- [GIVEN TASK]: Can you write out the whole listing exactly?

§

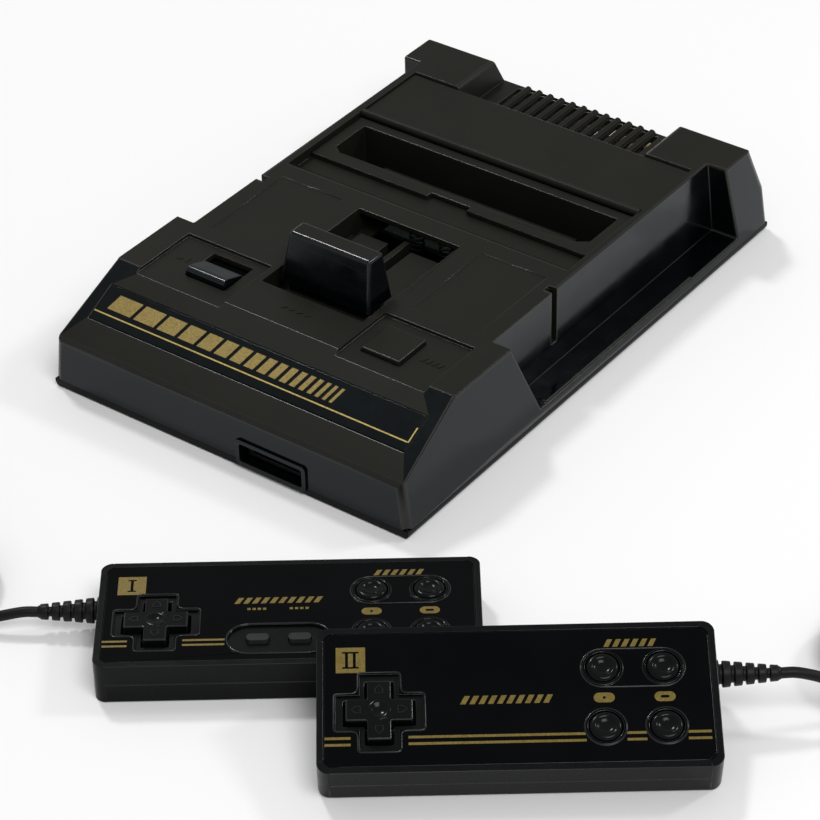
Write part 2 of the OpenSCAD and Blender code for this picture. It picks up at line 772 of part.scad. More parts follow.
// ---- flap, lever and ejector ----
module cartridge_flap() {
  color(deck_black) difference() {
    union() {
      box(-flap_w / 2, flap_w / 2, hinge_y, flap_end_y, flap_top_z - flap_t, flap_top_z);
      translate([-flap_w / 2, hinge_y, hinge_z]) rotate([0, 90, 0]) cylinder(r = barrel_r, h = flap_w);
    }
    translate([-flap_w / 2 - 1, hinge_y, hinge_z]) rotate([0, 90, 0])
      cylinder(r = pin_r + 0.05, h = flap_w + 2);
    // shallow hollow under the plate
    box(-flap_w / 2 + 2, flap_w / 2 - 2, hinge_y + barrel_r + 2.4, flap_end_y - 2,
      flap_top_z - flap_t - 1, flap_top_z - 1.5);
  }
}

module hinge_pin() {
  color(steel) translate([-flap_w / 2 - 2.4, hinge_y, hinge_z]) rotate([0, 90, 0])
    cylinder(r = pin_r, h = flap_w + 4.8);
}

module eject_lever() {
  top_z = deck_z + lever_rise;
  color(gloss_black) {
    intersection() {
      along_y(lever_foot_y0, lever_foot_y1) polygon([[-lever_foot_x, lever_foot_z],
        [lever_foot_x, lever_foot_z], [lever_top_x, top_z], [-lever_top_x, top_z]]);
      along_x(-lever_foot_x, lever_foot_x) polygon([[lever_foot_y0, lever_foot_z],
        [lever_foot_y1, lever_foot_z], [lever_top_y1, top_z], [lever_top_y0, top_z]]);
    }
    box(-slider_x + 1, slider_x - 1, lever_foot_y0 + 1, lever_foot_y1 - 1,
      slider_top_z, lever_foot_z + eps);
  }
}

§

- [TASK RESPONSE]:
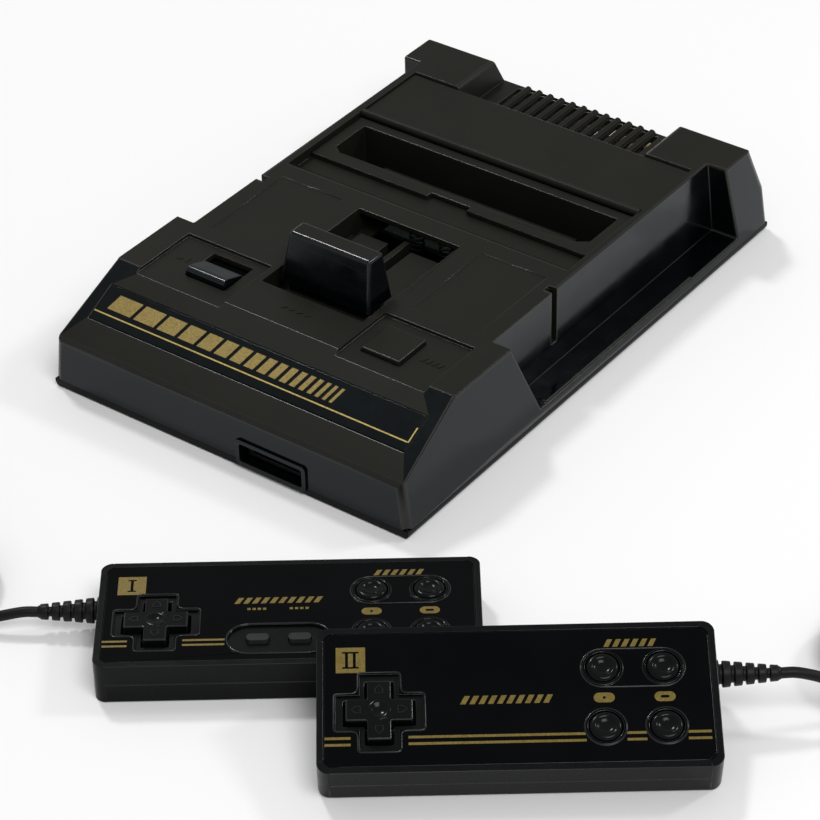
Write part 2 of the OpenSCAD and Blender code for this picture. It picks up at line 772 of part.scad. More parts follow.
// ---- flap, lever and ejector ----
module cartridge_flap() {
  color(deck_black) difference() {
    union() {
      box(-flap_w / 2, flap_w / 2, hinge_y, flap_end_y, flap_top_z - flap_t, flap_top_z);
      translate([-flap_w / 2, hinge_y, hinge_z]) rotate([0, 90, 0]) cylinder(r = barrel_r, h = flap_w);
    }
    translate([-flap_w / 2 - 1, hinge_y, hinge_z]) rotate([0, 90, 0])
      cylinder(r = pin_r + 0.05, h = flap_w + 2);
    // shallow hollow under the plate
    box(-flap_w / 2 + 2, flap_w / 2 - 2, hinge_y + barrel_r + 2.4, flap_end_y - 2,
      flap_top_z - flap_t - 1, flap_top_z - 1.5);
  }
}

module hinge_pin() {
  color(steel) translate([-flap_w / 2 - 2.4, hinge_y, hinge_z]) rotate([0, 90, 0])
    cylinder(r = pin_r, h = flap_w + 4.8);
}

module eject_lever() {
  top_z = deck_z + lever_rise;
  color(gloss_black) {
    intersection() {
      along_y(lever_foot_y0, lever_foot_y1) polygon([[-lever_foot_x, lever_foot_z],
        [lever_foot_x, lever_foot_z], [lever_top_x, top_z], [-lever_top_x, top_z]]);
      along_x(-lever_foot_x, lever_foot_x) polygon([[lever_foot_y0, lever_foot_z],
        [lever_foot_y1, lever_foot_z], [lever_top_y1, top_z], [lever_top_y0, top_z]]);
    }
    box(-slider_x + 1, slider_x - 1, lever_foot_y0 + 1, lever_foot_y1 - 1,
      slider_top_z, lever_foot_z + eps);
  }
}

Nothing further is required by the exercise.